Bridging the Gap From Here to Your Future Self Is Basically Psychological Time Travel


There’s a version of you in the future who is absolutely exhausted from cleaning up your current nonsense.

That future version of you exists like some overworked cosmic intern, standing knee-deep in the consequences of your procrastination, bad habits, emotional avoidance, impulse spending, doomscrolling, inconsistent sleep schedule, unfinished projects, and bizarre midnight decisions that somehow felt “deserved” at the time.

And the funniest part?

Current You keeps acting like Future You is a completely different person with unlimited energy, perfect discipline, and the patience of a Buddhist monk trapped inside a customer service representative.

Future You has become your emotional landfill.

Every responsibility gets tossed over the wall into tomorrow like:
“Eh, that guy will deal with it.”

Bills?
Future You.

Health?
Future You.

Retirement savings?
Future You.

Emotional healing?
Future You.

Career planning?
Future You.

The suspicious noise your car has been making for six months?
Definitely Future You.

Modern life has quietly turned human beings into procrastination philosophers.

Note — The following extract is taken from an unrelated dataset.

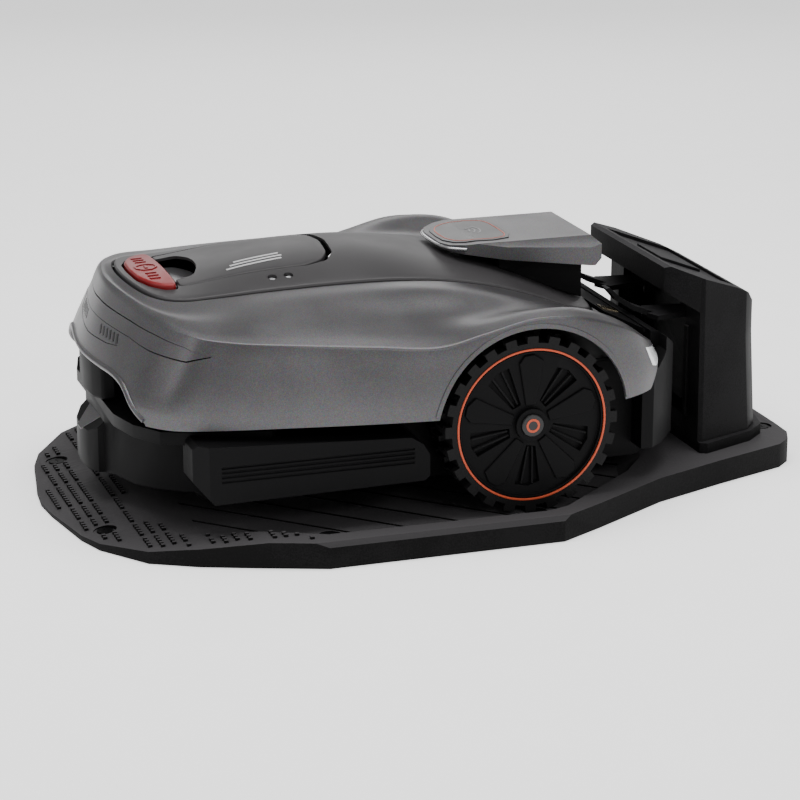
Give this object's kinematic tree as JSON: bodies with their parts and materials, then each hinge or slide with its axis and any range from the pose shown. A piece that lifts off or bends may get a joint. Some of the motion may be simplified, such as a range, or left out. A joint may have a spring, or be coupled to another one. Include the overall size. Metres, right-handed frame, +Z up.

We’ve mastered the art of intellectually understanding consequences while emotionally behaving like immortal raccoons inside a glowing casino.

That’s the real gap between who you are now and your future self:
not intelligence,
not potential,
not opportunity.

It’s psychological continuity.

Most people don’t actually feel emotionally connected to the person they will become.

Your future self feels imaginary.

That’s why people will destroy their own long-term happiness for tiny short-term comfort boosts without blinking. The brain treats Future You like a distant acquaintance instead of an extension of yourself.

Behavioral psychologists have studied this for years, and honestly the conclusions are both fascinating and humiliating.

Neurologically speaking, when many people think about their future selves, the brain activates in ways disturbingly similar to how it responds when thinking about strangers.

Strangers.

Meaning your brain sometimes processes “You In Ten Years” with roughly the same emotional intimacy as some random guy named Kevin standing near avocados at the grocery store.

No wonder people sabotage themselves constantly.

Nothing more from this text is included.